++++ Data ++++
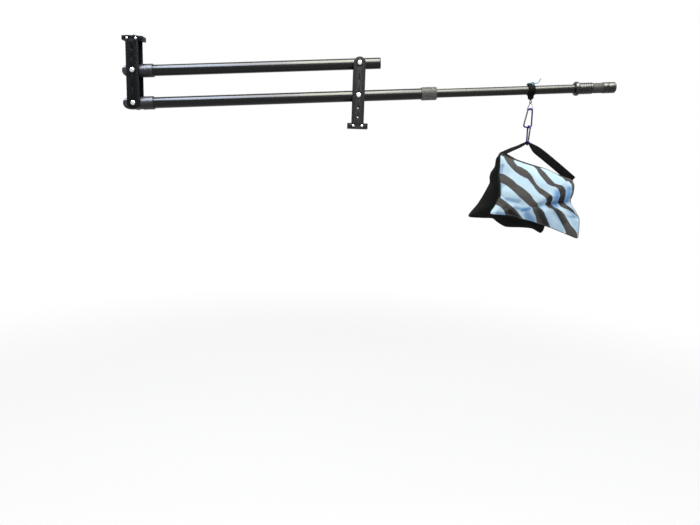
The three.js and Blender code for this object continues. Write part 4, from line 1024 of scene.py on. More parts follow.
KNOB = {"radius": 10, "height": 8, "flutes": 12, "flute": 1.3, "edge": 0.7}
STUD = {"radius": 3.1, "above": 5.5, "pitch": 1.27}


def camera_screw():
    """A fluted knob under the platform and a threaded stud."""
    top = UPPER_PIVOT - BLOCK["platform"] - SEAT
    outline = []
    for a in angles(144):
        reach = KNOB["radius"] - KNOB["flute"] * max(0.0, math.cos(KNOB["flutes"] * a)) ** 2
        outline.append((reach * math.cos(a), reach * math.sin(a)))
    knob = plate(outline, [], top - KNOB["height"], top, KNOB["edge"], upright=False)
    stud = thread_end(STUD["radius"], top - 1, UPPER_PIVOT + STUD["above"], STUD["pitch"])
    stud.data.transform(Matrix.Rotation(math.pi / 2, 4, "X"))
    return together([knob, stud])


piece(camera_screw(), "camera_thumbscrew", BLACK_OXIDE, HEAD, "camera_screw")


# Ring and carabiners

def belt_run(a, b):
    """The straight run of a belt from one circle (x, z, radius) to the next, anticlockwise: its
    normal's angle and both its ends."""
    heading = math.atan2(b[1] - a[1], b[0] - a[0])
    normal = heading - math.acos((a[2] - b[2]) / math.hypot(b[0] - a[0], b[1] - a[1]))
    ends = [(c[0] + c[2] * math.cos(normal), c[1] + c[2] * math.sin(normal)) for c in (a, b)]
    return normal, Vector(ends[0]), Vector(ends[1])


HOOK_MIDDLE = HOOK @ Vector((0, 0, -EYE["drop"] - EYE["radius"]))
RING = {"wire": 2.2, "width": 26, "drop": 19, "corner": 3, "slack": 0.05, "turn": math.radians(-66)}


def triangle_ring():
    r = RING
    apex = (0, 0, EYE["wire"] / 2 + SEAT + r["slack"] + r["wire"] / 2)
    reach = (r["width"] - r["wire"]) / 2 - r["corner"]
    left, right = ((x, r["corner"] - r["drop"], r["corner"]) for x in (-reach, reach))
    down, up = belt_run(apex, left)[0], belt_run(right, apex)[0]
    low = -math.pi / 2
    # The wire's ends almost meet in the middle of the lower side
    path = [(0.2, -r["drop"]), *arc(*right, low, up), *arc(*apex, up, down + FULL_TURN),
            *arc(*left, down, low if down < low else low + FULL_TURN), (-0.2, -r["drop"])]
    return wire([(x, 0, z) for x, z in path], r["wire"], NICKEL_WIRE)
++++
== Set task ==
Give the complete listing a second time, exactly as it reads.

== Answer to the task ==
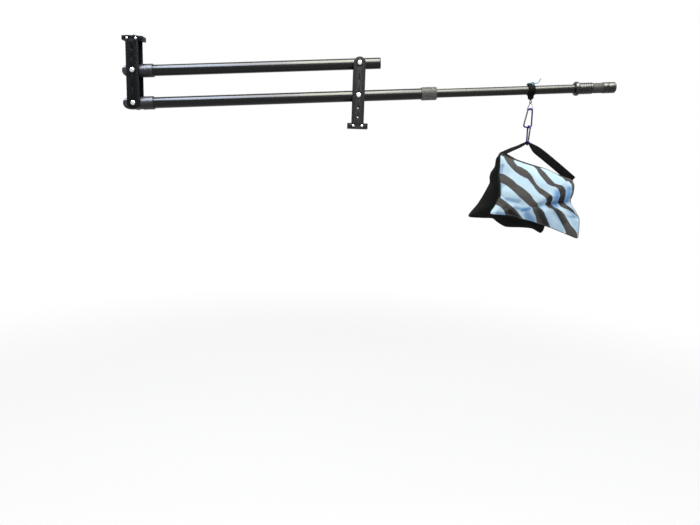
The three.js and Blender code for this object continues. Write part 4, from line 1024 of scene.py on. More parts follow.
KNOB = {"radius": 10, "height": 8, "flutes": 12, "flute": 1.3, "edge": 0.7}
STUD = {"radius": 3.1, "above": 5.5, "pitch": 1.27}


def camera_screw():
    """A fluted knob under the platform and a threaded stud."""
    top = UPPER_PIVOT - BLOCK["platform"] - SEAT
    outline = []
    for a in angles(144):
        reach = KNOB["radius"] - KNOB["flute"] * max(0.0, math.cos(KNOB["flutes"] * a)) ** 2
        outline.append((reach * math.cos(a), reach * math.sin(a)))
    knob = plate(outline, [], top - KNOB["height"], top, KNOB["edge"], upright=False)
    stud = thread_end(STUD["radius"], top - 1, UPPER_PIVOT + STUD["above"], STUD["pitch"])
    stud.data.transform(Matrix.Rotation(math.pi / 2, 4, "X"))
    return together([knob, stud])


piece(camera_screw(), "camera_thumbscrew", BLACK_OXIDE, HEAD, "camera_screw")


# Ring and carabiners

def belt_run(a, b):
    """The straight run of a belt from one circle (x, z, radius) to the next, anticlockwise: its
    normal's angle and both its ends."""
    heading = math.atan2(b[1] - a[1], b[0] - a[0])
    normal = heading - math.acos((a[2] - b[2]) / math.hypot(b[0] - a[0], b[1] - a[1]))
    ends = [(c[0] + c[2] * math.cos(normal), c[1] + c[2] * math.sin(normal)) for c in (a, b)]
    return normal, Vector(ends[0]), Vector(ends[1])


HOOK_MIDDLE = HOOK @ Vector((0, 0, -EYE["drop"] - EYE["radius"]))
RING = {"wire": 2.2, "width": 26, "drop": 19, "corner": 3, "slack": 0.05, "turn": math.radians(-66)}


def triangle_ring():
    r = RING
    apex = (0, 0, EYE["wire"] / 2 + SEAT + r["slack"] + r["wire"] / 2)
    reach = (r["width"] - r["wire"]) / 2 - r["corner"]
    left, right = ((x, r["corner"] - r["drop"], r["corner"]) for x in (-reach, reach))
    down, up = belt_run(apex, left)[0], belt_run(right, apex)[0]
    low = -math.pi / 2
    # The wire's ends almost meet in the middle of the lower side
    path = [(0.2, -r["drop"]), *arc(*right, low, up), *arc(*apex, up, down + FULL_TURN),
            *arc(*left, down, low if down < low else low + FULL_TURN), (-0.2, -r["drop"])]
    return wire([(x, 0, z) for x, z in path], r["wire"], NICKEL_WIRE)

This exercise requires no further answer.